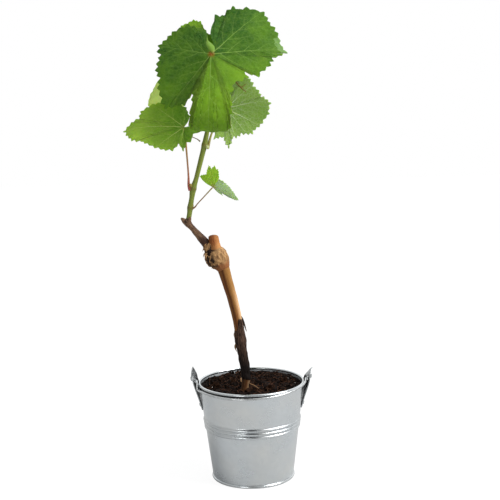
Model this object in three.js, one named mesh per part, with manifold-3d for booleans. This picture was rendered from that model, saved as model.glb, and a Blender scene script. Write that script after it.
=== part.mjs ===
// A young grafted grapevine rooted in a small galvanised pail with a wire bail.
// Millimetres, +Z up. The origin is the centre of the pail's flat underside, and the bail lies to -Y.
import * as THREE from 'three';
import { mergeVertices } from 'three/addons/utils/BufferGeometryUtils.js';
import Module from 'manifold-3d';

const wasm = await Module();
wasm.setup();

// ---- driving dimensions ----
const RIM_RADIUS = 55; // outside of the rolled rim
const PAIL_HEIGHT = 101.2;
const FOOT_RADIUS = 43; // outside of the foot bead
const SHEET = 0.8; // thickness of the pail's sheet
const BEAD = 1.25; // radius of the rolled rim
const FOOT_HEIGHT = 3;
const WALL_FOOT_RADIUS = 41.5; // outside of the wall just above the foot bead
const WALL_TOP_RADIUS = 53.4; // outside of the wall just under the rim
const RIB_FIRST = 54.8; // height of the lowest pressed rib
const RIB_COUNT = 3;
const RIB_PITCH = 3.8;
const RIB_RISE = 1.3;
const BOTTOM_SHEET = 1.2;
const PAIL_SIDES = 40;
const GAP = 0.3; // clearance between touching pieces

const SOIL_LEVEL = 97;
const SOIL_ROUGHNESS = 0.7;

const WIRE_RADIUS = 1.1;
const PIVOT_HEIGHT = 102.5;
const BAIL_REACH = 57; // front of the bail from the pivot line
const BAIL_HALF_SPAN = 56.45; // bail beside the rim, between rim and ear
const BAIL_SAG = 5.2; // how far the resting bail's front lies below the pivots
const BAIL_SKEW = 0.7; // how much lower its left half and higher its right half lie
const BAIL_DROP = 7.5; // how sharply the wire drops beside its left ear
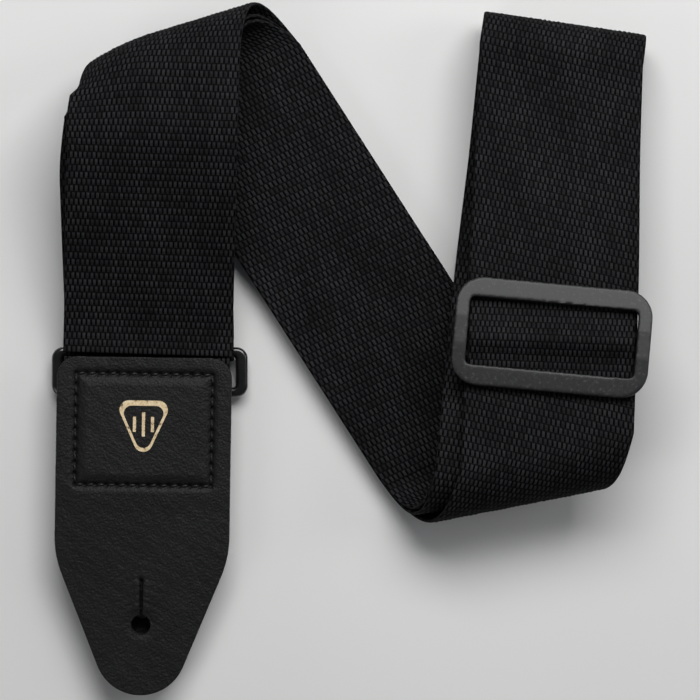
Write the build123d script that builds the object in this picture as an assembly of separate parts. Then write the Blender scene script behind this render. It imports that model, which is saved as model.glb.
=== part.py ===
from build123d import *
import math
import os

# Guitar strap: 49 mm wide webbing laid in a Z, two leather ends, a slider and a ring.
# +Z is up and the strap rests on z = 0. Millimetres and degrees throughout.

# ---- webbing -----------------------------------------------------------------
WEB_WIDTH = 49.0
WEB_THICK = 1.2
PLY_PITCH = 1.6            # from one ply to the next where they lie together
FLOOR_PLY_Z = 0.7          # middle of the ply that rests on the surface
BEND_RADIUS = 24.0         # gentle bends along a run

# ---- the three folds: where the outer surface turns, its angle in plan, radius ---
UPPER_LEFT = {"edge": (-58.0, 91.2), "angle": 17.0, "radius": 14.0}
LOWER = {"edge": (52.7, -44.2), "angle": 191.0, "radius": 14.0}
UPPER_RIGHT = {"edge": (61.5, 94.8), "angle": -8.1, "radius": 9.0}
INNER_GAP = 3.0            # extra room between the outer ply and the two inner plies

# ---- runs: a point on the centre line and the heading in plan ---------------------
FRONT_LINE = {"point": (-58.6, 0.0), "heading": 88.2}
RING_LINE = {"point": (-58.2, -1.0), "heading": 91.0}
CROSS_LINE = {"point": (9.6, 6.0), "heading": -57.3}
SLIDER_LINE = {"point": (57.7, 3.3), "heading": 87.8}
RETURN_LINE = {"point": (52.9, 3.3), "heading": 84.2}

# ---- leather ends -------------------------------------------------------------
LEATHER_WIDTH = 50.6
LEATHER_THICK = 1.6
FRONT_TOP = (-59.4, -2.0)  # middle of the front end's top edge
FRONT_TURN = -0.9          # the front end's turn in plan, about that point
TAB_WIDTH = 48.0           # of the webbing, squeezed into the front end's pocket
TAB_SIDESTEP = 0.6
FRONT_LENGTH = 98.1
REAR_LENGTH = 83.5
REAR_MIDDLE = -60.2        # middle of the rear end, across the strap
TONGUE_WIDTH = 44.6        # of the leather that turns round the ring
LINING_BOTTOM_Z = 7.3
LINING_THICK = 1.2
TAPER_ANGLE = 22.0         # of each side of the taper, off the strap's direction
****
→ Goal: In this exercise, copy only the lines from the opening line of the material through the line where "wasm.setup();" appears.

→ In response:
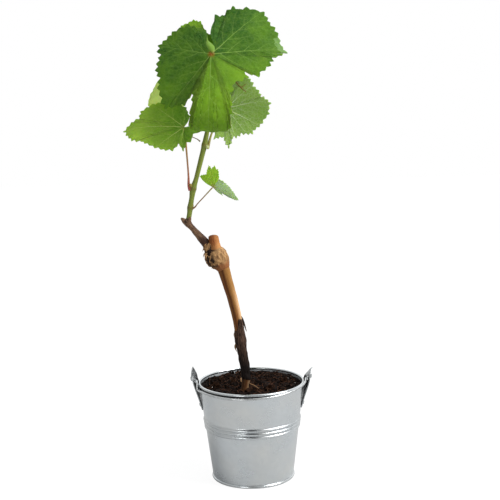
Model this object in three.js, one named mesh per part, with manifold-3d for booleans. This picture was rendered from that model, saved as model.glb, and a Blender scene script. Write that script after it.
=== part.mjs ===
// A young grafted grapevine rooted in a small galvanised pail with a wire bail.
// Millimetres, +Z up. The origin is the centre of the pail's flat underside, and the bail lies to -Y.
import * as THREE from 'three';
import { mergeVertices } from 'three/addons/utils/BufferGeometryUtils.js';
import Module from 'manifold-3d';

const wasm = await Module();
wasm.setup();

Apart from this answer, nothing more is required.